■ What needs to be done ■
Report all lines holding "script".

--- START Supplied records ---

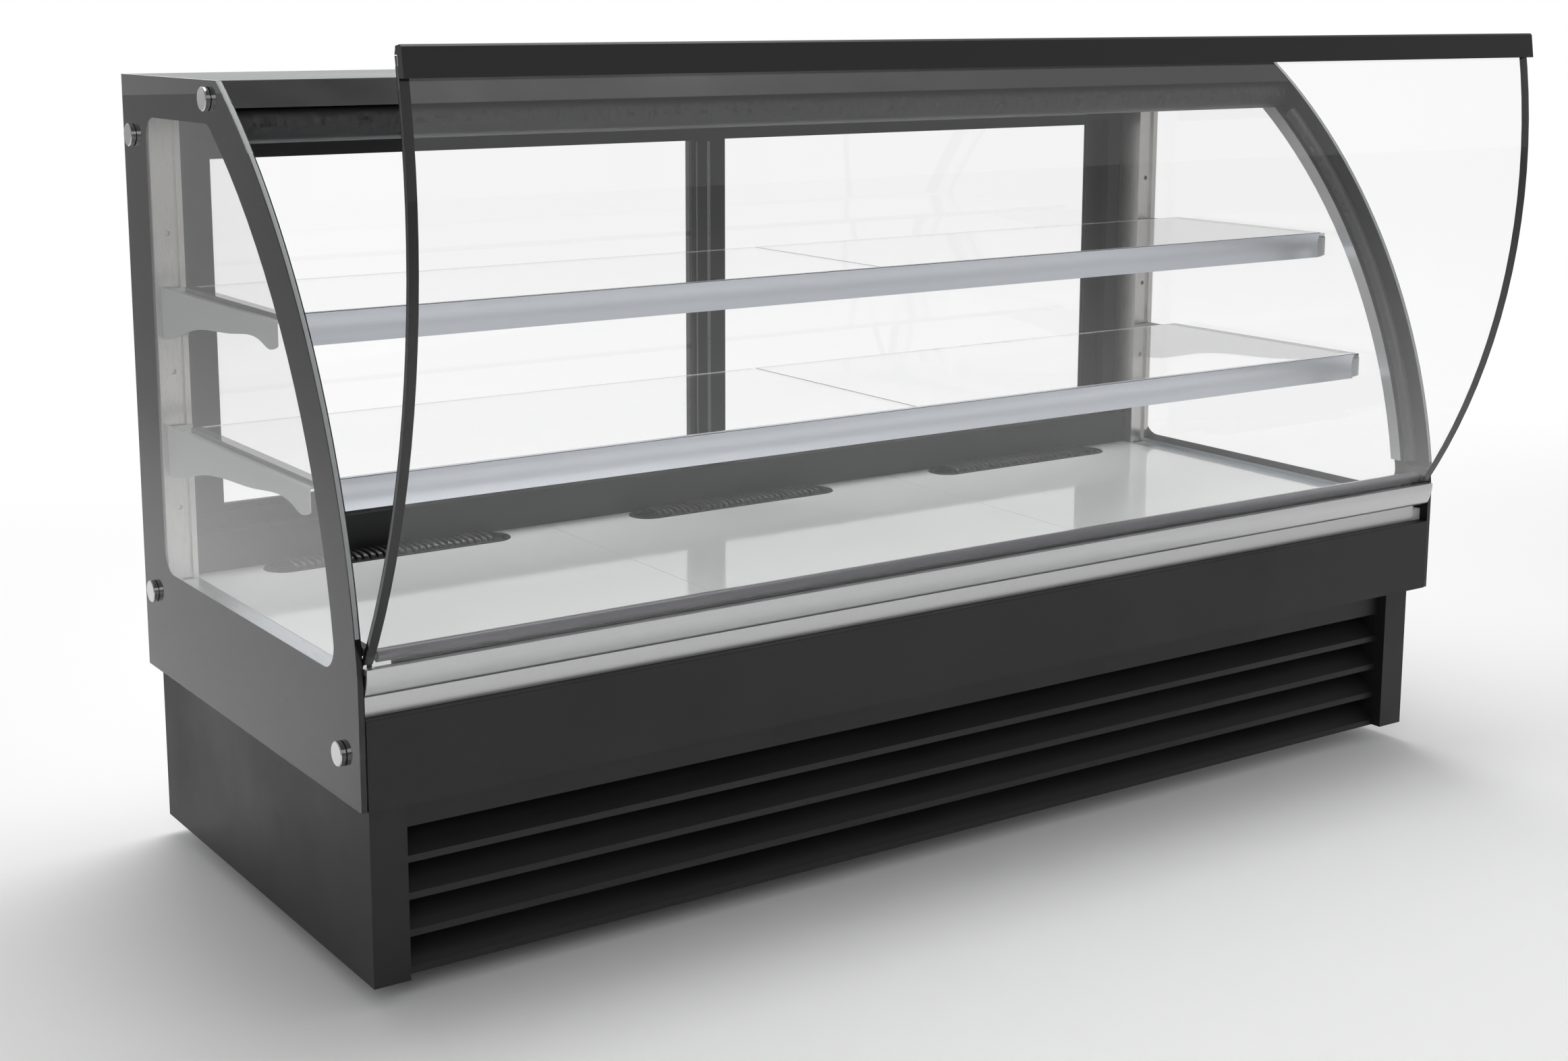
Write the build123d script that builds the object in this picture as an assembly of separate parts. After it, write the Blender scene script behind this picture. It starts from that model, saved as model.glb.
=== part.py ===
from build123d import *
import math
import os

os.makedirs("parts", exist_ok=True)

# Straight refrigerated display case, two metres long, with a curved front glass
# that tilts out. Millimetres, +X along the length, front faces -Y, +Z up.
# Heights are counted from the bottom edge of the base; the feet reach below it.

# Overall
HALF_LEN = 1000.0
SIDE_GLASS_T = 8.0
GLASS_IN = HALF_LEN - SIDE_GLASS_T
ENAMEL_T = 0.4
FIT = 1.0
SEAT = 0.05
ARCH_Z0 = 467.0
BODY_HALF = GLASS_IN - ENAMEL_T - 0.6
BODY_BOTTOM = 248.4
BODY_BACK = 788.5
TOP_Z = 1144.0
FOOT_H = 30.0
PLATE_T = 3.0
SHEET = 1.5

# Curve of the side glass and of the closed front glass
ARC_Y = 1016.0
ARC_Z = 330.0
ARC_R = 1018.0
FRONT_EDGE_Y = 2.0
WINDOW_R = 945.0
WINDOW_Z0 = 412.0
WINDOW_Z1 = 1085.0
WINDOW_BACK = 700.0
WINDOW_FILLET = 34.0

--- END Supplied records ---
--- START Supplied records ---

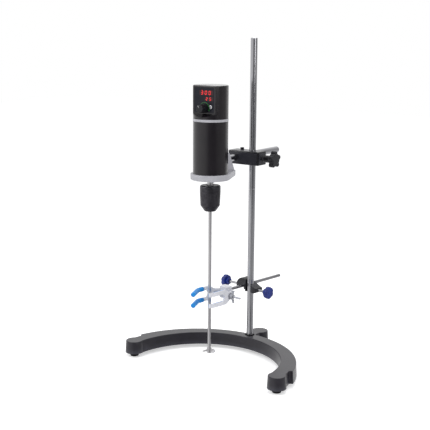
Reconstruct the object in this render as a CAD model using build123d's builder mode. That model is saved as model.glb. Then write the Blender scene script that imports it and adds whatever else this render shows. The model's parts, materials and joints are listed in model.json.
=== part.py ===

--- END Supplied records ---
--- START Supplied records ---

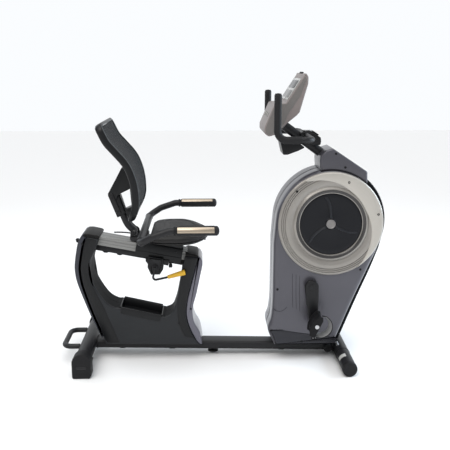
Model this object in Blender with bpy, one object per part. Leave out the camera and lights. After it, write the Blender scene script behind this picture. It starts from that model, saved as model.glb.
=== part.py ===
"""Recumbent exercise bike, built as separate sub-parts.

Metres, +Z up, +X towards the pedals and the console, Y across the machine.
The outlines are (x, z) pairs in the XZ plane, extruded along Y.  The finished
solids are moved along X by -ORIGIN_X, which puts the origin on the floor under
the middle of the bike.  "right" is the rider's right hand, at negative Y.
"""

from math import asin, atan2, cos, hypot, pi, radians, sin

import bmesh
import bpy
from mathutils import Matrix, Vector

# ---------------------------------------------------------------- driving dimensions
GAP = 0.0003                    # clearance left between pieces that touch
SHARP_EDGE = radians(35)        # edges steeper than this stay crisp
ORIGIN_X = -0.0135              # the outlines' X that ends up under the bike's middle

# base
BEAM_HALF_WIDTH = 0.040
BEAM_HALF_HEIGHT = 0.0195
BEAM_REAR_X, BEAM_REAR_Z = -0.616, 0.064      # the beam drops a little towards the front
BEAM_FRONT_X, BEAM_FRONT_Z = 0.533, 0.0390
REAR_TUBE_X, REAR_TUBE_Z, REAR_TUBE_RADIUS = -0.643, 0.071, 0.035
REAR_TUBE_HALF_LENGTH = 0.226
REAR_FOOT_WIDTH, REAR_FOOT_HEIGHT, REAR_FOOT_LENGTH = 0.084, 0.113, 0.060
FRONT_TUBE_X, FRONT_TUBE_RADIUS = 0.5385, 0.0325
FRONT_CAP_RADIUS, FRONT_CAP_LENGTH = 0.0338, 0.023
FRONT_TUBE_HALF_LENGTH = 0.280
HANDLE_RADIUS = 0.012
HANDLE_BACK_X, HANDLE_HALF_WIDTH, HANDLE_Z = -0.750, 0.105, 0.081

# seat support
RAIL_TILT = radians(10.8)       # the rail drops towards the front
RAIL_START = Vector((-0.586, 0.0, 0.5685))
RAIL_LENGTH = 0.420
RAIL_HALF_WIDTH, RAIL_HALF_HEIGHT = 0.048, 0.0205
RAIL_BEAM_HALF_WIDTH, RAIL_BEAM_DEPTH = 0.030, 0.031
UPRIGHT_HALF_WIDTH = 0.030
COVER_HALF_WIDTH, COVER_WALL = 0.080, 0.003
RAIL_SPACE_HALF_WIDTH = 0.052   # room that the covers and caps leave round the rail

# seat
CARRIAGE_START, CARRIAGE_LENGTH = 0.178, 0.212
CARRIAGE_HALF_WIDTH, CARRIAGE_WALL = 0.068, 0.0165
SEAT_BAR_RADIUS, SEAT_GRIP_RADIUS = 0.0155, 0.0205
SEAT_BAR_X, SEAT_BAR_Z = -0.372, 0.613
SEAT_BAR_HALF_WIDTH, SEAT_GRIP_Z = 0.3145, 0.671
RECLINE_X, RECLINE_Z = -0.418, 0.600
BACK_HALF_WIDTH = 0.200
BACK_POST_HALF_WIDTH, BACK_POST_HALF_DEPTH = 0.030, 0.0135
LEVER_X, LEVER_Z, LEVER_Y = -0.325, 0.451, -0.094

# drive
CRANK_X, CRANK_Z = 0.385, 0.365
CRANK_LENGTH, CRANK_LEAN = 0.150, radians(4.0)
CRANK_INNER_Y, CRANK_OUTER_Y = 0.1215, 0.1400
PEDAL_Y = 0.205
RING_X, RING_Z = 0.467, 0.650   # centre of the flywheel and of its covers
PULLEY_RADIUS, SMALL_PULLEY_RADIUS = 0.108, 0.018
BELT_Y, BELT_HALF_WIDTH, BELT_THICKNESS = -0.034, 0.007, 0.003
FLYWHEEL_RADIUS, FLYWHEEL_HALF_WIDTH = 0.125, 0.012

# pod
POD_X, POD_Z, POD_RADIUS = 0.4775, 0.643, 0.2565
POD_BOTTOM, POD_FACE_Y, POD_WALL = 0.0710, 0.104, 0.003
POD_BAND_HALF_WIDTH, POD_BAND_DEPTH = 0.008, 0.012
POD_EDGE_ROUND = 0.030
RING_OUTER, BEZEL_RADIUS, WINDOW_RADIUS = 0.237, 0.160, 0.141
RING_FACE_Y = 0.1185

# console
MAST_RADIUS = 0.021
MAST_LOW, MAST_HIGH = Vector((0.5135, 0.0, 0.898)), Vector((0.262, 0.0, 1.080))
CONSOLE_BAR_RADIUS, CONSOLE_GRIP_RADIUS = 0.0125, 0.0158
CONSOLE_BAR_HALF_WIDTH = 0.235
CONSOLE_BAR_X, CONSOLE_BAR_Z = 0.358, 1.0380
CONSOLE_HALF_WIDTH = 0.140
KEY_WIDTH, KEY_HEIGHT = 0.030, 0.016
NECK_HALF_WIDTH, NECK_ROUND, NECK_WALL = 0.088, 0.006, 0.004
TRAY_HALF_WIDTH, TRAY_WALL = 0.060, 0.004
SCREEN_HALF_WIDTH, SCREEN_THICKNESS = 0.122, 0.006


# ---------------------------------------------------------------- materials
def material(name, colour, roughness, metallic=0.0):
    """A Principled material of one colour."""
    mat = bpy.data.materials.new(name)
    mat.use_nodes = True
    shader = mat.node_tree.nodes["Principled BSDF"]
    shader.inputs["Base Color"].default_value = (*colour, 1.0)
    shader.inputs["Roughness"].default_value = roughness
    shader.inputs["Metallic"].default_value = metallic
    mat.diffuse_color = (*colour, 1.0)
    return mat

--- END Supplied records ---

■ Task solution ■
Write the build123d script that builds the object in this picture as an assembly of separate parts. After it, write the Blender scene script behind this picture. It starts from that model, saved as model.glb.
Reconstruct the object in this render as a CAD model using build123d's builder mode. That model is saved as model.glb. Then write the Blender scene script that imports it and adds whatever else this render shows. The model's parts, materials and joints are listed in model.json.
Model this object in Blender with bpy, one object per part. Leave out the camera and lights. After it, write the Blender scene script behind this picture. It starts from that model, saved as model.glb.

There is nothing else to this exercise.